Records provided:
◇ ◇ ◇ ◇ ◇ ◇ ◇
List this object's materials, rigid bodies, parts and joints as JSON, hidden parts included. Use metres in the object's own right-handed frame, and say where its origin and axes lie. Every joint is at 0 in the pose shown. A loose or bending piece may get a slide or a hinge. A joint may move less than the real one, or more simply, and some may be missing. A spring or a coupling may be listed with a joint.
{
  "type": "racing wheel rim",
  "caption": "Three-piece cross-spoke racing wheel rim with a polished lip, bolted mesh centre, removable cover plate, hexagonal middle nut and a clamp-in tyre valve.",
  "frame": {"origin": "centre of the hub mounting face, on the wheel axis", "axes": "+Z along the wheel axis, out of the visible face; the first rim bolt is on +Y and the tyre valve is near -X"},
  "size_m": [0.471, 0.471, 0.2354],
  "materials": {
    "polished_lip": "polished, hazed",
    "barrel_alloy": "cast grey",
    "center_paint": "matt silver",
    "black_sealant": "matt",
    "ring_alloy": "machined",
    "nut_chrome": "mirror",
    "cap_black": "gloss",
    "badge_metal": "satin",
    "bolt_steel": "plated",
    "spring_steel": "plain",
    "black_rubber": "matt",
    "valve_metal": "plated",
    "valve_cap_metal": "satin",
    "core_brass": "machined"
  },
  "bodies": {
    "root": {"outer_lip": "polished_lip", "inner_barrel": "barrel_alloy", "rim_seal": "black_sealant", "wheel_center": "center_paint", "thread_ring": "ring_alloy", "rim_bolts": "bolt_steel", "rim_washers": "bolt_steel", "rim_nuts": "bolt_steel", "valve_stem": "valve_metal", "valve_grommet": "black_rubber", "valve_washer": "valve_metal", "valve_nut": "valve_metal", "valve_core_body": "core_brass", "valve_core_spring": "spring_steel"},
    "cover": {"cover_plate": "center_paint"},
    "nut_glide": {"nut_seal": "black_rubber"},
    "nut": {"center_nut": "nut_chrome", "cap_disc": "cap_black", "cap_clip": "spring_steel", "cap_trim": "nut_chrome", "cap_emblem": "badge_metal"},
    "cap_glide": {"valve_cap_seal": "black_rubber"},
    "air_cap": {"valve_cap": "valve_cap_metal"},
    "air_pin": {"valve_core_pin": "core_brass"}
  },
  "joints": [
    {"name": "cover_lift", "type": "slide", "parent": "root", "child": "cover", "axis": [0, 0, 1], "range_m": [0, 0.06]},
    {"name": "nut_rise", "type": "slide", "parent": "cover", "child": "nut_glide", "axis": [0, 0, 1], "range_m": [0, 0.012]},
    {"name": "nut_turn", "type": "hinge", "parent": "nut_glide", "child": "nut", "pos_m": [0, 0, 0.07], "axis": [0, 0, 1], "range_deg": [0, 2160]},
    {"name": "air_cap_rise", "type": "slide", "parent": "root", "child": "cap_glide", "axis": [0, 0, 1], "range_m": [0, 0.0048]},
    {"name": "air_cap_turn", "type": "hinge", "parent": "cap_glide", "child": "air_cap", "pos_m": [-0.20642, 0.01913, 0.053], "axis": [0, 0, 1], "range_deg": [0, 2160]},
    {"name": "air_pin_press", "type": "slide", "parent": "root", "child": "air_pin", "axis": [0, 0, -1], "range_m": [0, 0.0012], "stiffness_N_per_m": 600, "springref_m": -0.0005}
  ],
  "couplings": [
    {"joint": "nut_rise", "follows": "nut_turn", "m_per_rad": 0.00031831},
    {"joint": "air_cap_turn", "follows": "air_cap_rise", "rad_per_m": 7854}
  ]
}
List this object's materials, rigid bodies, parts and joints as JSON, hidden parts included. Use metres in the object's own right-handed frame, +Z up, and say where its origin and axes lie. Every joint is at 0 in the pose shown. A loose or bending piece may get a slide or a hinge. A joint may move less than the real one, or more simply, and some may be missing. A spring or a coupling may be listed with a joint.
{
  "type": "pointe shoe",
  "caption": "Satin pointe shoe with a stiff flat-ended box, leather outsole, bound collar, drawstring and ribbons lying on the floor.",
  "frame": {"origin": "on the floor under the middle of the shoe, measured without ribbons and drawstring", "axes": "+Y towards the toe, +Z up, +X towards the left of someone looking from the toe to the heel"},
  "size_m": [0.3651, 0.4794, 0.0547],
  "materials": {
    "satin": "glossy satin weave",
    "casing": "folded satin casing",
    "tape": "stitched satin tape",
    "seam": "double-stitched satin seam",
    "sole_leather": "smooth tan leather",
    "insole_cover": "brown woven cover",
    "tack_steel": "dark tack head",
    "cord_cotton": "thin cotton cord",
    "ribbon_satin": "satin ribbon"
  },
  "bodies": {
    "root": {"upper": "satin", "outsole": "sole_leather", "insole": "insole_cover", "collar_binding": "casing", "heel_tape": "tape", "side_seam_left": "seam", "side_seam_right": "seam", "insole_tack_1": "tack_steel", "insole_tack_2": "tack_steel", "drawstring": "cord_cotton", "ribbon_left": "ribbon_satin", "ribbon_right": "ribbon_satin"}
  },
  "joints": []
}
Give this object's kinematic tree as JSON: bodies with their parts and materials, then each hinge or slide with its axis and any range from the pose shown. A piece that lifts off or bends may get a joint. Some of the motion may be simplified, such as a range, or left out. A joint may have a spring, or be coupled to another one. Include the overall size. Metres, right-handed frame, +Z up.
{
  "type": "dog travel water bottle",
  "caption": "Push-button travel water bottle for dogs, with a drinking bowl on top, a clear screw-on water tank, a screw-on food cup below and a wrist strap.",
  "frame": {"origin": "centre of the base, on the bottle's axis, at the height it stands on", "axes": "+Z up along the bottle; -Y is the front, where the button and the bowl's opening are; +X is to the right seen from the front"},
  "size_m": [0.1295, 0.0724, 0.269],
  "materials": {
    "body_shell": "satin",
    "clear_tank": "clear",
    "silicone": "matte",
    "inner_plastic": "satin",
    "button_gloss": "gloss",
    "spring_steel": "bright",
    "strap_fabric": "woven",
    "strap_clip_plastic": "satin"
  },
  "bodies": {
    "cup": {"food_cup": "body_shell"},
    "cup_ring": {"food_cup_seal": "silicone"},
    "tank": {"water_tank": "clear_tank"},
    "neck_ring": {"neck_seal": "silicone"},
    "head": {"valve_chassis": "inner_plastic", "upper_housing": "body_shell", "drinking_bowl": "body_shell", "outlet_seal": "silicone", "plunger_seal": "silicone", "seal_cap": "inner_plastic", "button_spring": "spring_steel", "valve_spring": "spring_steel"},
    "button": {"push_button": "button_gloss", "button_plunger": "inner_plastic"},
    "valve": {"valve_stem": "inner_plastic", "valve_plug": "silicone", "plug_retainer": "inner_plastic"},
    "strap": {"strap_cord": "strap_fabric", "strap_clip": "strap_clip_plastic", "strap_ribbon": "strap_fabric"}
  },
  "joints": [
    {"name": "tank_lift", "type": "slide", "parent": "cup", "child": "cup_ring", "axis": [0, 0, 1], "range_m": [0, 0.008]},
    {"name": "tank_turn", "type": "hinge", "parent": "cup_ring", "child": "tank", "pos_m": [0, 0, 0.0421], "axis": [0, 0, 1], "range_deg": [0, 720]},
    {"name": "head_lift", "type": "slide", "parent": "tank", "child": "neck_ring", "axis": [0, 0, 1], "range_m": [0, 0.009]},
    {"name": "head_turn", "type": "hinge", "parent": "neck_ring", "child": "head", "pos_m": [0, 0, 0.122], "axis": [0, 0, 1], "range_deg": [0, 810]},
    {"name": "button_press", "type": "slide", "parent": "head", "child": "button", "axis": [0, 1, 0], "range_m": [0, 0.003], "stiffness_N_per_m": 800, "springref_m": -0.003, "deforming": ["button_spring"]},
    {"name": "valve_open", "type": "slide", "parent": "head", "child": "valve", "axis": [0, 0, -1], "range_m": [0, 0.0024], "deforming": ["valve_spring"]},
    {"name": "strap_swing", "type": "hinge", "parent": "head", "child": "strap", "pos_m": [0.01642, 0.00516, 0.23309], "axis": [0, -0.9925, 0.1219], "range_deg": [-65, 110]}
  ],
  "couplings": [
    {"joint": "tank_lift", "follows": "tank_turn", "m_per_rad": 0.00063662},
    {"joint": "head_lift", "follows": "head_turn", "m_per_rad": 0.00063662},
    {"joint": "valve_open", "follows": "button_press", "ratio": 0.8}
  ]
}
◇ ◇ ◇ ◇ ◇ ◇ ◇
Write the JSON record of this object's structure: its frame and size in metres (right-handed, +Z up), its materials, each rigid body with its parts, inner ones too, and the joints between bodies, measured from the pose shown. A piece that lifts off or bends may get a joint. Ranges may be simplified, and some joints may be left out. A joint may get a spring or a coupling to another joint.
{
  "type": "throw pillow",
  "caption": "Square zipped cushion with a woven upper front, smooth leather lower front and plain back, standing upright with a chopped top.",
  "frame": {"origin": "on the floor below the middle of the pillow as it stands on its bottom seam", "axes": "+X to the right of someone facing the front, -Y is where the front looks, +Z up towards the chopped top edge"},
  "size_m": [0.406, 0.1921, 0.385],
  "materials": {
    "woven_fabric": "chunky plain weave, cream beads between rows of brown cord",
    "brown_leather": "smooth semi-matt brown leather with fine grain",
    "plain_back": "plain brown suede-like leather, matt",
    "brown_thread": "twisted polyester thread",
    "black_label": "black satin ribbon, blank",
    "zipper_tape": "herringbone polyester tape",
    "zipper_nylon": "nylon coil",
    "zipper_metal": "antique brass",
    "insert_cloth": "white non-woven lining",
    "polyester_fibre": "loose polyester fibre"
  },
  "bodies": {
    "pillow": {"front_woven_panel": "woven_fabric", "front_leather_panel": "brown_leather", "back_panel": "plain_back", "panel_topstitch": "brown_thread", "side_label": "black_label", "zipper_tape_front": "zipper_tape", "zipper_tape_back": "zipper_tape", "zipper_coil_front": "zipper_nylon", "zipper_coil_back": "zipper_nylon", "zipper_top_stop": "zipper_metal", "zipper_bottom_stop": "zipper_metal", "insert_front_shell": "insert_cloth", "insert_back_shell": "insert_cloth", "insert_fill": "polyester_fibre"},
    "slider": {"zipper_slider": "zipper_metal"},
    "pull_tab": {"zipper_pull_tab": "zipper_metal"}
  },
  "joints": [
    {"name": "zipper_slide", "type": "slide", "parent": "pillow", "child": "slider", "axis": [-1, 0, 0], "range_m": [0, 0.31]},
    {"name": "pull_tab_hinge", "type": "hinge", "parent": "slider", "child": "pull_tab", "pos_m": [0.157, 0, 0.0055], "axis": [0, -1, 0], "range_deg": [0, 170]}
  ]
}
◇ ◇ ◇ ◇ ◇ ◇ ◇
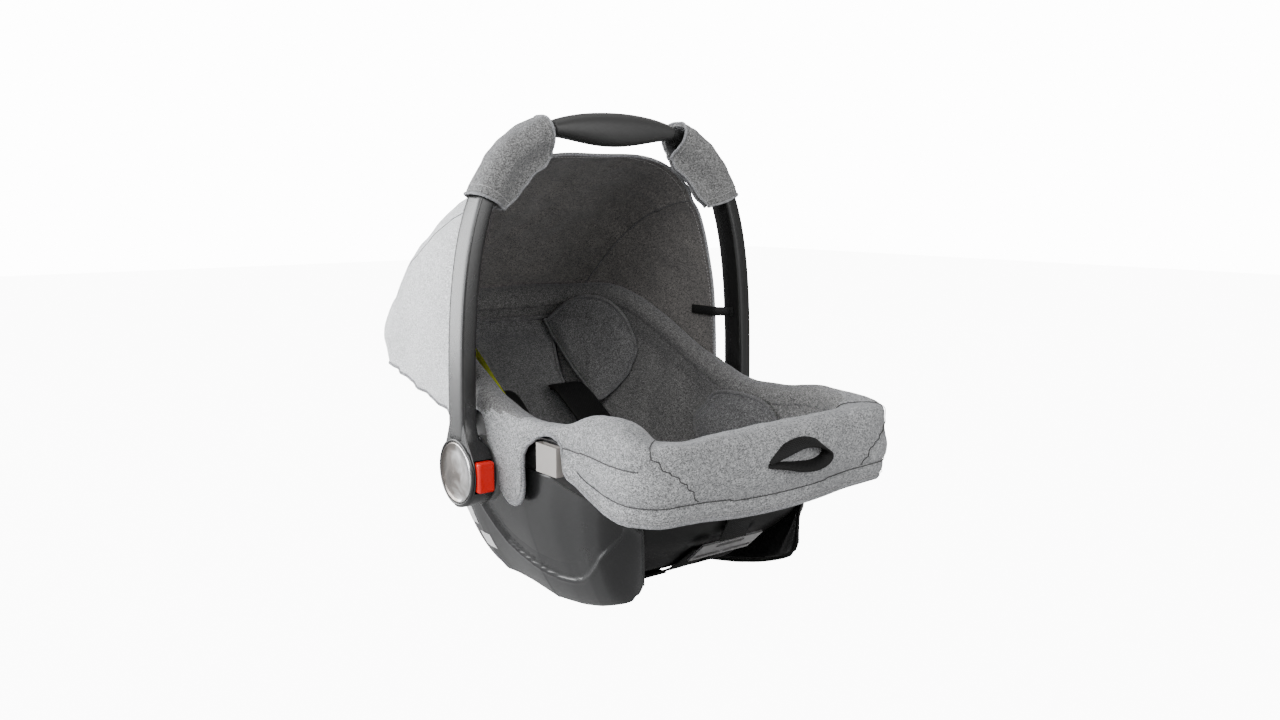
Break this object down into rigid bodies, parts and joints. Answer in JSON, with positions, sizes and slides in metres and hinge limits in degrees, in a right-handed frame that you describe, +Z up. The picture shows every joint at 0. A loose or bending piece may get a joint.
◇ ◇ ◇ ◇ ◇ ◇ ◇
Aim of the task: Provide only the count of lines in the data above that include the string "measured".

Result: 2